For DataFrames with many NaN values:
# Create DataFrame with many NaNs
df_with_nans = pd.DataFrame(
np.random.choice([np.nan, np.nan, np.nan, 1.0, 2.0], (10000, 10))
)
# Convert to sparse
df_sparse = df_with_nans.astype(pd.SparseDtype("float", np.nan))
print(f"Dense: {df_with_nans.memory_usage(deep=True).sum() / 1024:.2f} KB")
print(f"Sparse: {df_sparse.memory_usage(deep=True).sum() / 1024:.2f} KB")
Sparse arrays have trade-offs: some operations are slower, and not all Pandas functions support them. Test your specific workflow before committing to sparse storage.

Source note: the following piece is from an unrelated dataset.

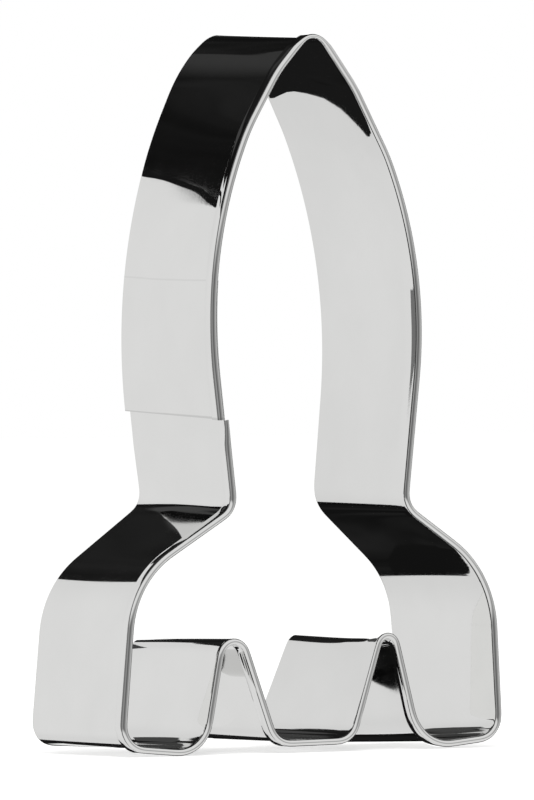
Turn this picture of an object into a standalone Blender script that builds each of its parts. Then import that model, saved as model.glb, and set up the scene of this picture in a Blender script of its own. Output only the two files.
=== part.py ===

Summary: Best Practices Checklist
Apply these techniques in order of impact and ease:
| Technique | Expected Savings | When to Use | Trade-offs |
|---|---|---|---|
| Downcast integers | 50-87% | Always | None for most cases |
| Downcast floats | 50% | Non-precision-critical work | Reduced precision |
| Category dtype | 70-95% | Low-cardinality strings | Overhead for high cardinality |
| Chunked processing | N/A | Files exceeding memory | More complex code |
| Sparse arrays | 50-90% | Data with many nulls/zeros | Limited operation support |
A practical optimization workflow:
def optimize_dataframe(df, category_threshold=0.5):
"""Apply all memory optimizations to a DataFrame."""
initial_memory = df.memory_usage(deep=True).sum() / 1024**2
# Optimize numerics
df = optimize_numeric_columns(df)
# Optimize objects
df = optimize_object_columns(df, category_threshold)
final_memory = df.memory_usage(deep=True).sum() / 1024**2
reduction = (1 - final_memory / initial_memory) * 100
print(f"Memory reduced from {initial_memory:.2f} MB to {final_memory:.2f} MB")
print(f"Reduction: {reduction:.1f}%")
return df
Run this on every DataFrame you load. The few seconds of optimization time will pay dividends in faster operations and fewer memory errors. Make it a habit, and memory problems become rare exceptions rather than daily frustrations.